Robert Frost’s poem “Out, Out---” tells the tragic story of a boy cutting wood in the yard with a buzz-saw which slips and severs his arm. The boys pleads to his sister not to let the doctor cut it off. The doctor arrives and goes through the motions of an emergency: taking measures to stanch the blood flow and ease the pain, to no avail. The family of the boy listens to his heartbeat that grows fainter and fainter until it is gone. Frost, in the last lines, notes the indifference of the surviving kin, relieved that calamity has fallen not on them but on someone else. Probably they think death is preferable to being a cripple, sparing the boy of needless suffering.
Frost sympathizes with the boy as he labors with the buzz- saw, wishing his family had given him sufficient rest. It is the day’s end: one could count five mountain ranges in the sunset. The boy obviously is tired doing a man’s work, and hungry too, and his sister’s call for supper may have momentarily distracted him, causing the whirring blade to slip into his arm.
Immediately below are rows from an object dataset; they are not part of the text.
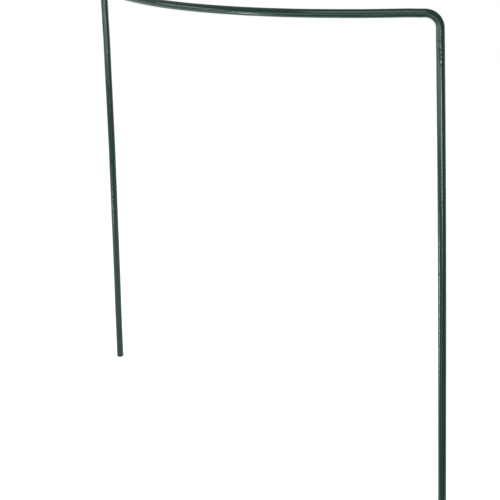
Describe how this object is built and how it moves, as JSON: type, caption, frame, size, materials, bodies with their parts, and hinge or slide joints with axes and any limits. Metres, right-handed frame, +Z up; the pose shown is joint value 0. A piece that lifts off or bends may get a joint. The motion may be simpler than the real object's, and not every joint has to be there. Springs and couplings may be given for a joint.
{
  "type": "bow-shaped border support",
  "caption": "Bow-shaped support of green plastic-coated steel wire: a curved top bar with straight legs that push into soil, to hold back leaning border plants.",
  "frame": {"origin": "on the soil surface, midway between the axes of the two legs, with the tips 100 mm below it", "axes": "+Z up out of the soil, +X from the left leg to the right leg along the row of legs, -Y the way the bow bulges, away from the plants it holds"},
  "size_m": [0.3752, 0.0723, 0.3301],
  "materials": {
    "steel_wire": "drawn mild steel wire, hidden inside the coating",
    "green_plastic": "extruded soft PVC, dark green, semi-gloss, with faint draw lines and forming marks at the bends",
    "green_plastic_seal": "dark green PVC dab over the cut end, semi-gloss"
  },
  "bodies": {
    "root": {"core_wire": "steel_wire", "plastic_coating": "green_plastic", "left_tip_seal": "green_plastic_seal", "right_tip_seal": "green_plastic_seal"}
  },
  "joints": []
}
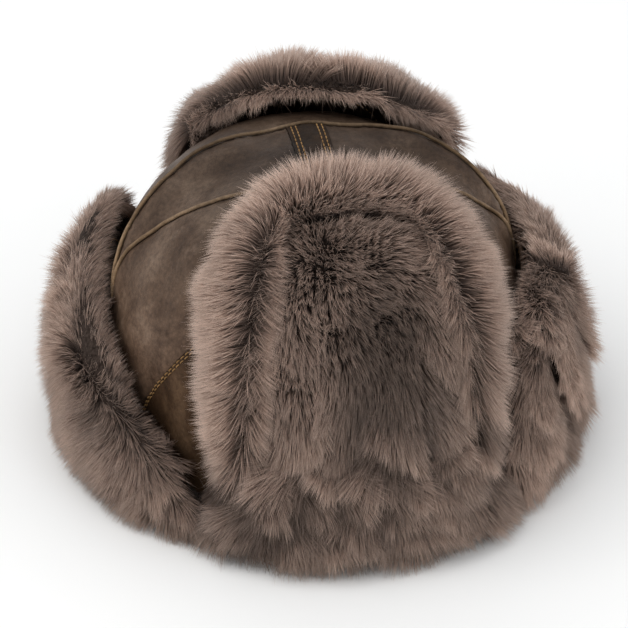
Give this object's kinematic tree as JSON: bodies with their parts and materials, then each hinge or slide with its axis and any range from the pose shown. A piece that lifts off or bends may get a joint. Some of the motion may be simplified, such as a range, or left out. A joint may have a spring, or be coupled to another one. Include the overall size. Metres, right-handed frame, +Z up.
{
  "type": "trapper hat",
  "caption": "Leather trapper hat with fur-lined brow, ear and nape flaps, all turned up against a seamed crown and hinged to turn down over the face, ears and neck.",
  "frame": {"origin": "centre of the hat's base, on the surface that the head opening stands on", "axes": "+Z up, towards the crown's top; -Y towards the brow flap, the hat's front; +X towards the wearer's left"},
  "size_m": [0.2724, 0.3083, 0.18],
  "materials": {
    "crown_leather": "waxed, distressed brown leather with a soft sheen",
    "flap_leather": "dark brown leather, the flaps' outer side when worn down",
    "strip_leather": "lighter golden-brown leather",
    "fur": "dense long-pile faux fur, dark brown at the root and taupe at the tip",
    "wadding": "off-white polyester wadding",
    "lining": "quilted satin lining",
    "sweatband": "ribbed cotton sweatband",
    "thread": "golden tan polyester topstitching thread",
    "brass": "antique brass press studs",
    "label": "blank woven care label"
  },
  "bodies": {
    "crown": {"rim_binding": "crown_leather", "sweatband": "sweatband", "crown_lining": "lining", "crown_wadding": "wadding", "front_panel": "crown_leather", "front_inset_panel": "crown_leather", "top_panel_left": "crown_leather", "top_panel_right": "crown_leather", "centre_strip": "strip_leather", "back_panel_left": "crown_leather", "back_panel_right": "crown_leather", "front_seam_welt": "crown_leather", "back_seam_welt": "crown_leather", "centre_strip_stitching": "thread", "front_inset_stitching": "thread", "care_label": "label", "crown_snap_studs": "brass"},
    "brow_flap": {"brow_flap_leather": "flap_leather", "brow_flap_interlining": "wadding", "brow_flap_fur": "fur", "brow_flap_binding": "flap_leather", "brow_snap_socket": "brass"},
    "nape_flap": {"nape_flap_leather": "flap_leather", "nape_flap_interlining": "wadding", "nape_flap_fur": "fur", "nape_flap_binding": "flap_leather", "nape_snap_socket": "brass"},
    "left_ear_flap": {"left_ear_flap_leather": "flap_leather", "left_ear_flap_interlining": "wadding", "left_ear_flap_fur": "fur", "left_ear_flap_binding": "flap_leather", "left_ear_snap_socket": "brass"},
    "right_ear_flap": {"right_ear_flap_leather": "flap_leather", "right_ear_flap_interlining": "wadding", "right_ear_flap_fur": "fur", "right_ear_flap_binding": "flap_leather", "right_ear_snap_socket": "brass"}
  },
  "joints": [
    {"name": "brow_flap_fold", "type": "hinge", "parent": "crown", "child": "brow_flap", "pos_m": [0, -0.117, 0.003], "axis": [1, 0, 0], "range_deg": [0, 150]},
    {"name": "nape_flap_fold", "type": "hinge", "parent": "crown", "child": "nape_flap", "pos_m": [0, 0.117, 0.003], "axis": [-1, 0, 0], "range_deg": [0, 150]},
    {"name": "left_ear_flap_fold", "type": "hinge", "parent": "crown", "child": "left_ear_flap", "pos_m": [0.105, 0, 0.003], "axis": [0, 1, 0], "range_deg": [0, 160]},
    {"name": "right_ear_flap_fold", "type": "hinge", "parent": "crown", "child": "right_ear_flap", "pos_m": [-0.105, 0, 0.003], "axis": [0, -1, 0], "range_deg": [0, 160]}
  ]
}
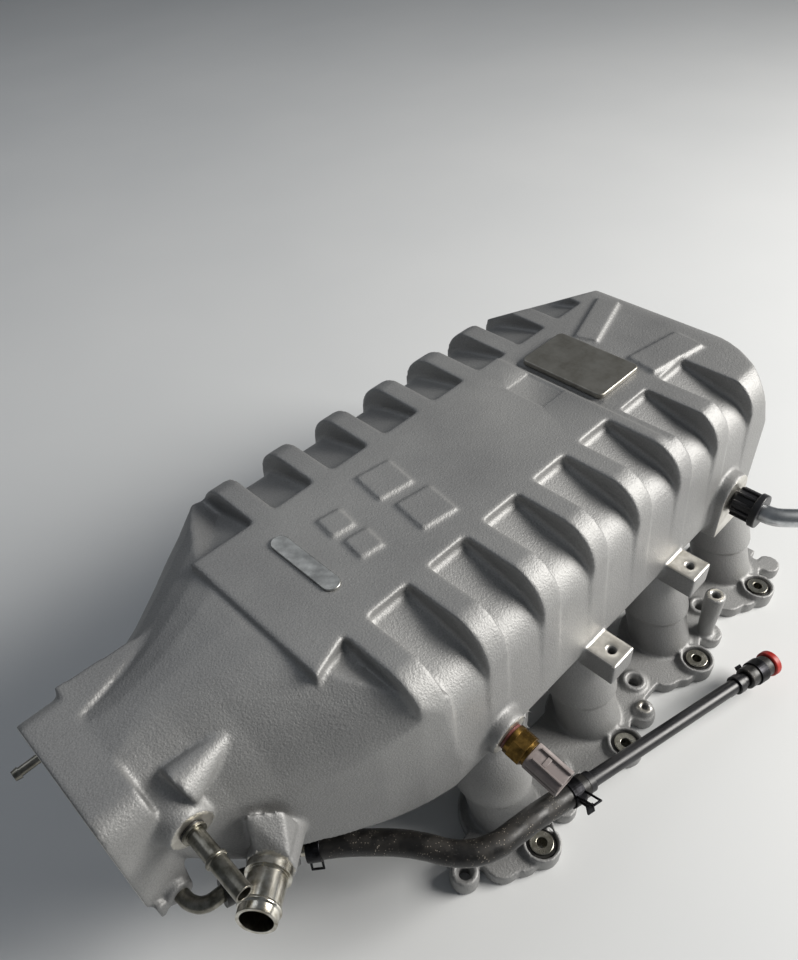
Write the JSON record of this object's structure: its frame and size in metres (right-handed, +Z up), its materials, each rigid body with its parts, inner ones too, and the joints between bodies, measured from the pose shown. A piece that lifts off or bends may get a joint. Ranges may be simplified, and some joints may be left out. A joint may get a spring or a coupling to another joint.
{
  "type": "intake manifold",
  "caption": "Cast aluminium V-engine intake manifold with a ribbed plenum, tapered throttle neck, slanted runners, flat head flanges, a breather tube, a sensor and a side hose.",
  "frame": {"origin": "axis of the throttle bore, at its mounting face, 143 mm above the joint faces of the head flanges", "axes": "+X from the throttle face to the rear, +Y towards the far bank, +Z up"},
  "size_m": [0.579, 0.3808, 0.206],
  "materials": {
    "cast_aluminium": "sand cast, unpainted",
    "machined_aluminium": "machined",
    "seal_rubber": "moulded",
    "isolator_rubber": "moulded",
    "zinc_steel": "zinc plated",
    "spun_aluminium": "spun",
    "brass": "machined, tarnished",
    "grey_plastic": "moulded",
    "tinned_pins": "tinned",
    "black_plastic": "moulded",
    "plated_steel": "yellow-grey passivated",
    "hose_rubber": "moulded, dusty",
    "spring_steel": "black coated",
    "red_plastic": "moulded",
    "enamel_plate": "plain plate with a dark edge"
  },
  "bodies": {
    "manifold": {"plenum_shell": "cast_aluminium", "plenum_floor": "cast_aluminium", "throttle_neck": "cast_aluminium", "throttle_seal": "seal_rubber", "runner_near_1": "cast_aluminium", "runner_near_2": "cast_aluminium", "runner_near_3": "cast_aluminium", "runner_near_4": "cast_aluminium", "runner_far_1": "cast_aluminium", "runner_far_2": "cast_aluminium", "runner_far_3": "cast_aluminium", "runner_far_4": "cast_aluminium", "head_flange_near": "cast_aluminium", "head_flange_far": "cast_aluminium", "port_seals_near": "seal_rubber", "port_seals_far": "seal_rubber", "isolators_near": "isolator_rubber", "isolators_far": "isolator_rubber", "sleeves_near": "zinc_steel", "sleeves_far": "zinc_steel", "bellmouths_near": "spun_aluminium", "bellmouths_far": "spun_aluminium", "bracket_boss_front": "machined_aluminium", "bracket_boss_rear": "machined_aluminium", "standoff_post": "cast_aluminium", "dowel_boss": "cast_aluminium", "sensor_boss": "cast_aluminium", "sensor_seal": "seal_rubber", "sensor_body": "brass", "sensor_housing": "grey_plastic", "sensor_pins": "tinned_pins", "line_boss": "cast_aluminium", "line_seal": "seal_rubber", "line_connector": "black_plastic", "line_pipe": "spun_aluminium", "breather_boss": "cast_aluminium", "breather_seal": "seal_rubber", "breather_tube": "plated_steel", "spigot_block": "cast_aluminium", "spigot": "machined_aluminium", "vacuum_nipple": "plated_steel", "elbow_pipe": "plated_steel", "elbow_joiner": "hose_rubber", "hose_barb": "zinc_steel", "hose": "hose_rubber", "clamp_front": "spring_steel", "clamp_middle": "spring_steel", "clamp_rear": "spring_steel", "transfer_pipe": "black_plastic", "pipe_clip": "black_plastic", "end_sleeve": "hose_rubber", "machined_pad": "machined_aluminium", "badge_plate": "enamel_plate"},
    "plug": {"end_plug": "red_plastic"}
  },
  "joints": [
    {"name": "end_plug_pull", "type": "slide", "parent": "manifold", "child": "plug", "axis": [0.9703, -0.2054, -0.1279], "range_m": [0, 0.02]}
  ]
}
Frost observes man’s hatred of death, or distaste of the idea of it, which possibly explains why people do not want to dwell long on the passing of another because it would remind them of their own inevitable rendezvous with mortality. Frost feels that people, deep inside, do not mourn long enough, nor care enough about the passing of another, be it a relative or someone else.
On a positive note, the capacity to look beyond present tragedy may probably serve to shield a person from thoughts of self-destruction, or guilt, that would probably scar him for life. The poem reminds us that our primordial need for survival comes first.